• [WHAT TO WORK ON]:
In the entries below, which lines run from the one containing "lights_and_mirrors()" to the one containing "NODES[node].hide_render = NODES[node].hide_viewport"? Copy exactly those lines, ends included, and no others.

• [INPUT DATA]:
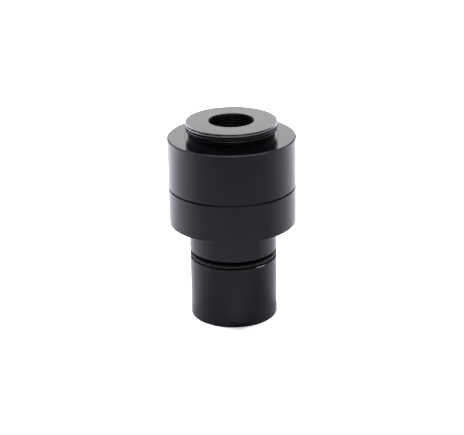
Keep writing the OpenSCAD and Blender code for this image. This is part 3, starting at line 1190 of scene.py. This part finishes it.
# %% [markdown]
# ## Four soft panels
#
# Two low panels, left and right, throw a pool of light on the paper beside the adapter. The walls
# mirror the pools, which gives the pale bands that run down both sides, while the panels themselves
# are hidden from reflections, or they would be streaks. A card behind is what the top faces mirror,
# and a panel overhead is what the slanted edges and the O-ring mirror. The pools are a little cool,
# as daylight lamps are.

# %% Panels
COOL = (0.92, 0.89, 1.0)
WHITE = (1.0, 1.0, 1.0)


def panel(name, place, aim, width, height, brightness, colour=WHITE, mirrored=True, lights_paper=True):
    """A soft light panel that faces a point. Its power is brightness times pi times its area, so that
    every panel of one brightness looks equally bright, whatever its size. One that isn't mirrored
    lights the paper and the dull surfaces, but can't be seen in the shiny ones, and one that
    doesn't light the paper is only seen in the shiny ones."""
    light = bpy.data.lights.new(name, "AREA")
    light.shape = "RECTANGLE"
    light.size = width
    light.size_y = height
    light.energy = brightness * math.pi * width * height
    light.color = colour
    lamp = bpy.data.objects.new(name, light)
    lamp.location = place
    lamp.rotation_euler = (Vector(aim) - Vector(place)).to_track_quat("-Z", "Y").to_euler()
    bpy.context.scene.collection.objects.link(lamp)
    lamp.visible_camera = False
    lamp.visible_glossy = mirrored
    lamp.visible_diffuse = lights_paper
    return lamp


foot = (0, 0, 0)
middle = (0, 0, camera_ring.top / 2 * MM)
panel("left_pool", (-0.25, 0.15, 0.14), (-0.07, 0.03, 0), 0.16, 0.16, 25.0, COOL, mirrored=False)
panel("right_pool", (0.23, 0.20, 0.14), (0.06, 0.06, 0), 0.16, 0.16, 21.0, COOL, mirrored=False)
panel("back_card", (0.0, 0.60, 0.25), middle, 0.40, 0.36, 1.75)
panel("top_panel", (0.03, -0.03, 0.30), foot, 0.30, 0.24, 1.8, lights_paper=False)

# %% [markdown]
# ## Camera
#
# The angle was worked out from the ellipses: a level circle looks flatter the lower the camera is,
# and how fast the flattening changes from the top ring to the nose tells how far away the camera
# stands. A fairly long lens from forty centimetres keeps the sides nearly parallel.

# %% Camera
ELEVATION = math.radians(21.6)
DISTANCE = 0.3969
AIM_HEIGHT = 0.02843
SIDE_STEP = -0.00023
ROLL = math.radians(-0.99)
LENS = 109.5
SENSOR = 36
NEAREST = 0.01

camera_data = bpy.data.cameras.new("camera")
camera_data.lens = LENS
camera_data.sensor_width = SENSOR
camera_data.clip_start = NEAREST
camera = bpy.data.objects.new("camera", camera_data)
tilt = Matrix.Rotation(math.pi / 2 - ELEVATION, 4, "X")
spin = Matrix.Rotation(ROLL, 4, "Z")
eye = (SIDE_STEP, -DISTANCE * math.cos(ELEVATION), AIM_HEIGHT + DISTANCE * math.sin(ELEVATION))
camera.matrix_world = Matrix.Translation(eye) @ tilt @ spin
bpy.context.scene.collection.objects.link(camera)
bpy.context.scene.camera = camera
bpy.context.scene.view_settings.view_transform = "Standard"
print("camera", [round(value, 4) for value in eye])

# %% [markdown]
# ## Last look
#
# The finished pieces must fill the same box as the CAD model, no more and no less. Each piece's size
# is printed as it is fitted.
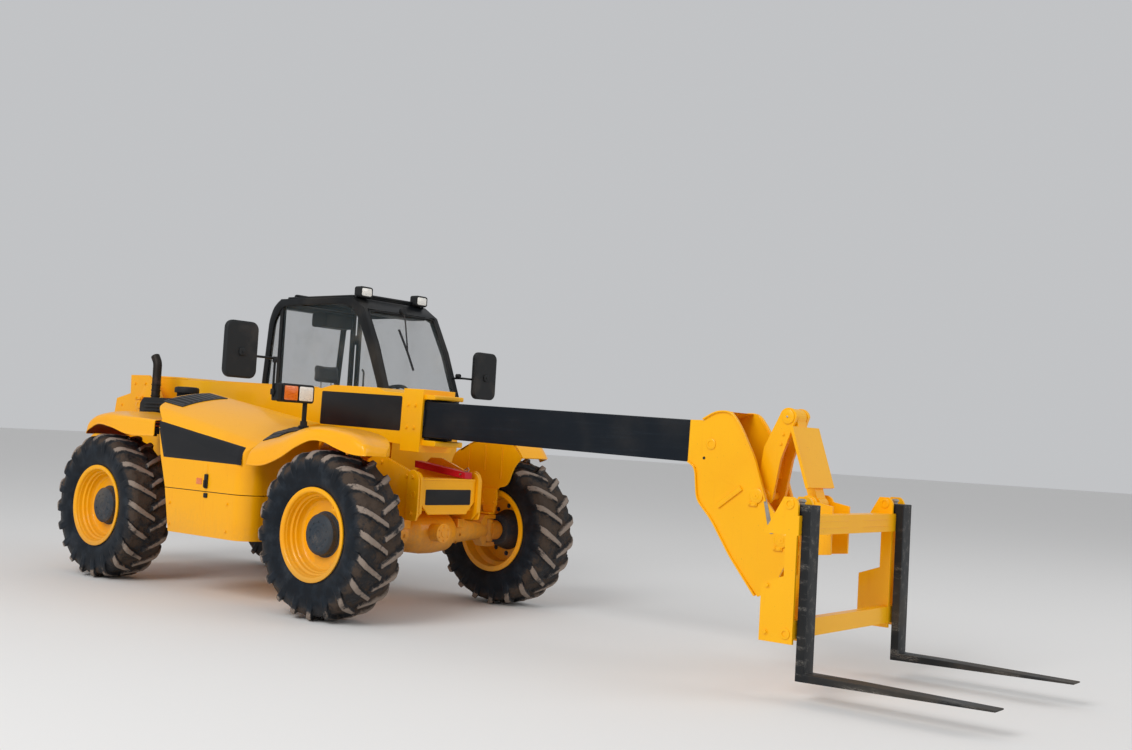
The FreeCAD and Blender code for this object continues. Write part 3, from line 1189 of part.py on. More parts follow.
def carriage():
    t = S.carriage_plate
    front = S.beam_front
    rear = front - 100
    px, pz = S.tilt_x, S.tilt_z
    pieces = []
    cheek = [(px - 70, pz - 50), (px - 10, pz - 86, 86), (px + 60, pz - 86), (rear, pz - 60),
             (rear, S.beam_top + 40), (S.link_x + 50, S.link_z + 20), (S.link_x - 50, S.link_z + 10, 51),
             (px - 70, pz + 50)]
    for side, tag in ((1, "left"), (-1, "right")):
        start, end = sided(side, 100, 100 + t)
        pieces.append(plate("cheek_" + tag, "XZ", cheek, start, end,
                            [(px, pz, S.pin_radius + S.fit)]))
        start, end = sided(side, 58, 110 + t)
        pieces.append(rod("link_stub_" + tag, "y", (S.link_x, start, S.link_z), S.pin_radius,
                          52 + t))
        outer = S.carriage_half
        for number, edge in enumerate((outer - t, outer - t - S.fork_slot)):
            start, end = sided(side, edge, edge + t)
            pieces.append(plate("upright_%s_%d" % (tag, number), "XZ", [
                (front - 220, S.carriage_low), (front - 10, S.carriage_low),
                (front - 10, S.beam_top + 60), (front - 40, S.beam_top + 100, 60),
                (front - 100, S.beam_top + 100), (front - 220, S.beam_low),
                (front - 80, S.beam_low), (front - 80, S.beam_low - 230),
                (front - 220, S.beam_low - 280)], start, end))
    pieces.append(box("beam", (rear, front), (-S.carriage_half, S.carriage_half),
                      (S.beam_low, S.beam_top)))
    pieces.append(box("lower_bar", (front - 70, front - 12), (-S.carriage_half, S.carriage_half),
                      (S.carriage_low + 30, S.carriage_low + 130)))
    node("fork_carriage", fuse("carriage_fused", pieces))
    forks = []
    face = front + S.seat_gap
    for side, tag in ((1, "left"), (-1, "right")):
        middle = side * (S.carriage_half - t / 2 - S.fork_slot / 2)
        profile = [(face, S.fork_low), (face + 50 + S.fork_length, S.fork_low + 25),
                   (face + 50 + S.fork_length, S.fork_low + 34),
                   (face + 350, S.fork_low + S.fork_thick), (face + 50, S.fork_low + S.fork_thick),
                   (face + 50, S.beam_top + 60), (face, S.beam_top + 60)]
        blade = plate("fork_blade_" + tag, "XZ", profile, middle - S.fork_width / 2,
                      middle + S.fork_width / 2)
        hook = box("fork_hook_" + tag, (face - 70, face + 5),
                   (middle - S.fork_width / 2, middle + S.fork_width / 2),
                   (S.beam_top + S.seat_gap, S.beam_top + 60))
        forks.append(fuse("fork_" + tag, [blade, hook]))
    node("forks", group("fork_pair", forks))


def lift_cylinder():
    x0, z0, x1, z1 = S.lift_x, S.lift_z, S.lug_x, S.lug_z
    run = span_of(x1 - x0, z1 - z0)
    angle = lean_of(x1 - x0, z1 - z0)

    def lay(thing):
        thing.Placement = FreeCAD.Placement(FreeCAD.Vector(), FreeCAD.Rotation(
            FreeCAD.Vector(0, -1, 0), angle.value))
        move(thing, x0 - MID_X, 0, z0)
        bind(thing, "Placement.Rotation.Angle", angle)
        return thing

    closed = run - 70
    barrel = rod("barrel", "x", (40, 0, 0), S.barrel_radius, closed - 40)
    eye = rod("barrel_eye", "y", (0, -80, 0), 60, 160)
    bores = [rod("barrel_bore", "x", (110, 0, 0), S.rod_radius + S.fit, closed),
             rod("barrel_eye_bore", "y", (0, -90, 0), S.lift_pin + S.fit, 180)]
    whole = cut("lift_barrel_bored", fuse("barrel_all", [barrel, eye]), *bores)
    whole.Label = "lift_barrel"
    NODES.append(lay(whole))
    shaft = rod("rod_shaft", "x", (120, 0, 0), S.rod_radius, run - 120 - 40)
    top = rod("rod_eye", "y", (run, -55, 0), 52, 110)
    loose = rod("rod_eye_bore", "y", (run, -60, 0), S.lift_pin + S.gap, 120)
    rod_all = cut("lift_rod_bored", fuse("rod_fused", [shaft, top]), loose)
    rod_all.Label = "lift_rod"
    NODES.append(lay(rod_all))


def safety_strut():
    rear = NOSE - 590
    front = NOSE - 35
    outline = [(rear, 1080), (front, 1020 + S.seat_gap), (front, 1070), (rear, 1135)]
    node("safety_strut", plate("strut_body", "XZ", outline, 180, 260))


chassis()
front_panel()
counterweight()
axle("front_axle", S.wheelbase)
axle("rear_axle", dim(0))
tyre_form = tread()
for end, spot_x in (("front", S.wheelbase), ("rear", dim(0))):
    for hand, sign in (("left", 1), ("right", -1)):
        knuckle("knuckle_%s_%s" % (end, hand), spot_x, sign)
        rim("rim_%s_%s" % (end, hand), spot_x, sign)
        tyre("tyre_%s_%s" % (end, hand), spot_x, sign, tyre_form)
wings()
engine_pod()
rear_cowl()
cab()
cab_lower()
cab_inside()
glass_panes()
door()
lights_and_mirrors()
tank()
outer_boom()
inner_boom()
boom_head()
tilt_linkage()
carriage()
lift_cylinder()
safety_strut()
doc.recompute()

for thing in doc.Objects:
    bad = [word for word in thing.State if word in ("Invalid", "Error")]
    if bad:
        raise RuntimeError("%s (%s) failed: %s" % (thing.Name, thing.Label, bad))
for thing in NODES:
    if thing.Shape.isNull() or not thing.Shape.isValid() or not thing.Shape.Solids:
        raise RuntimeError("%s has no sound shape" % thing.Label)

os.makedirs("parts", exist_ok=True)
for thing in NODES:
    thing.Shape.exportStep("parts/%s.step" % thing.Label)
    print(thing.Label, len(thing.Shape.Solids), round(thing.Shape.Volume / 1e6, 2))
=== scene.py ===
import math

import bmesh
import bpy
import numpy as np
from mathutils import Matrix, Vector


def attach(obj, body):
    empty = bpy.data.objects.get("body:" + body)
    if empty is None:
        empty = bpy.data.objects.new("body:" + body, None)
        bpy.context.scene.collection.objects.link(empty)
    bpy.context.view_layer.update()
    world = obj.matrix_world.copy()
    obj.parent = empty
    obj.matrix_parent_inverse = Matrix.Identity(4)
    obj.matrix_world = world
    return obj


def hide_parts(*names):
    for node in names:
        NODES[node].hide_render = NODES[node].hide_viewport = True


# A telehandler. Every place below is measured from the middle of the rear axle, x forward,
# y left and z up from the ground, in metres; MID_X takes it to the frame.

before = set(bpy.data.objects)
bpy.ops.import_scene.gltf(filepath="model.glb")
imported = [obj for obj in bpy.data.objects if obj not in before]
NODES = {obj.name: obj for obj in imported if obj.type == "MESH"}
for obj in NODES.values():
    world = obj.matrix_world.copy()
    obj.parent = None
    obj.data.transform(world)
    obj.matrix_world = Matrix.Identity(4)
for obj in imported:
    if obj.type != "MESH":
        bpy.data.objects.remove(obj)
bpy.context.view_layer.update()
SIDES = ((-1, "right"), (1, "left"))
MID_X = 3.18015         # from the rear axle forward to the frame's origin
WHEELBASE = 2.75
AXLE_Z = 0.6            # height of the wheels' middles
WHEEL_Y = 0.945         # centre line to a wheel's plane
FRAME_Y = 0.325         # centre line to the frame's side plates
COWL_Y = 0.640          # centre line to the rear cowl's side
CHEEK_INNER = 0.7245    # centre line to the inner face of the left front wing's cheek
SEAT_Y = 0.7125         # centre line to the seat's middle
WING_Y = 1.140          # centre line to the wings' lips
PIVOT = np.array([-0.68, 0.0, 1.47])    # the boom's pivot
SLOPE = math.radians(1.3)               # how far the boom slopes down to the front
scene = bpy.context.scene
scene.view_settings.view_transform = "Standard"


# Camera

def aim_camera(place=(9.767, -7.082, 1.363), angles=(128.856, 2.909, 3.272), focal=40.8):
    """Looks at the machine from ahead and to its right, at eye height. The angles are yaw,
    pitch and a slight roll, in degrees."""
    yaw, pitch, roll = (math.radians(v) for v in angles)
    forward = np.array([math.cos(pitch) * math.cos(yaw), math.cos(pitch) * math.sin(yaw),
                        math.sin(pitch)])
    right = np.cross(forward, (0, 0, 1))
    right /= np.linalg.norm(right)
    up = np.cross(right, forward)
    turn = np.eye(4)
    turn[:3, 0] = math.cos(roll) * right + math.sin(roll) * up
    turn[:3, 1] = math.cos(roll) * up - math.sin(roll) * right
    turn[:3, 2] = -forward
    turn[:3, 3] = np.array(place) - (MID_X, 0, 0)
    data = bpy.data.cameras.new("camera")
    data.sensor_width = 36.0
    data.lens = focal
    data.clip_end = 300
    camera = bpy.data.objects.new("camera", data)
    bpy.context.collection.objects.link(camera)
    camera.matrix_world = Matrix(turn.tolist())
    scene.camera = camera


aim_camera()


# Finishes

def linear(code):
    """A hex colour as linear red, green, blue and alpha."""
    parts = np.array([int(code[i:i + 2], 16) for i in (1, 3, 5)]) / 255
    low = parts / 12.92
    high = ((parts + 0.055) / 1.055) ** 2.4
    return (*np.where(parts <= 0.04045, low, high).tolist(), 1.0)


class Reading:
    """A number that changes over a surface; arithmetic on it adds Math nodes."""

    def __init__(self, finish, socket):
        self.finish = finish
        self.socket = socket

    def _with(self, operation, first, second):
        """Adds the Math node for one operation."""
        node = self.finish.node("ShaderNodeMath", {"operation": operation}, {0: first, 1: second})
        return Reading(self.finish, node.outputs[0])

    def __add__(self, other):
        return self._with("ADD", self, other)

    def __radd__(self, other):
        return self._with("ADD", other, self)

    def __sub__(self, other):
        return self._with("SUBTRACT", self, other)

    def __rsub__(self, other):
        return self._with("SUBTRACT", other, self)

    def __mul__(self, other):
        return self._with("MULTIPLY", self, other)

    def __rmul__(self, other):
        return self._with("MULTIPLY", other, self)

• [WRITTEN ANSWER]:
lights_and_mirrors()
tank()
outer_boom()
inner_boom()
boom_head()
tilt_linkage()
carriage()
lift_cylinder()
safety_strut()
doc.recompute()

for thing in doc.Objects:
    bad = [word for word in thing.State if word in ("Invalid", "Error")]
    if bad:
        raise RuntimeError("%s (%s) failed: %s" % (thing.Name, thing.Label, bad))
for thing in NODES:
    if thing.Shape.isNull() or not thing.Shape.isValid() or not thing.Shape.Solids:
        raise RuntimeError("%s has no sound shape" % thing.Label)

os.makedirs("parts", exist_ok=True)
for thing in NODES:
    thing.Shape.exportStep("parts/%s.step" % thing.Label)
    print(thing.Label, len(thing.Shape.Solids), round(thing.Shape.Volume / 1e6, 2))
=== scene.py ===
import math

import bmesh
import bpy
import numpy as np
from mathutils import Matrix, Vector


def attach(obj, body):
    empty = bpy.data.objects.get("body:" + body)
    if empty is None:
        empty = bpy.data.objects.new("body:" + body, None)
        bpy.context.scene.collection.objects.link(empty)
    bpy.context.view_layer.update()
    world = obj.matrix_world.copy()
    obj.parent = empty
    obj.matrix_parent_inverse = Matrix.Identity(4)
    obj.matrix_world = world
    return obj


def hide_parts(*names):
    for node in names:
        NODES[node].hide_render = NODES[node].hide_viewport = True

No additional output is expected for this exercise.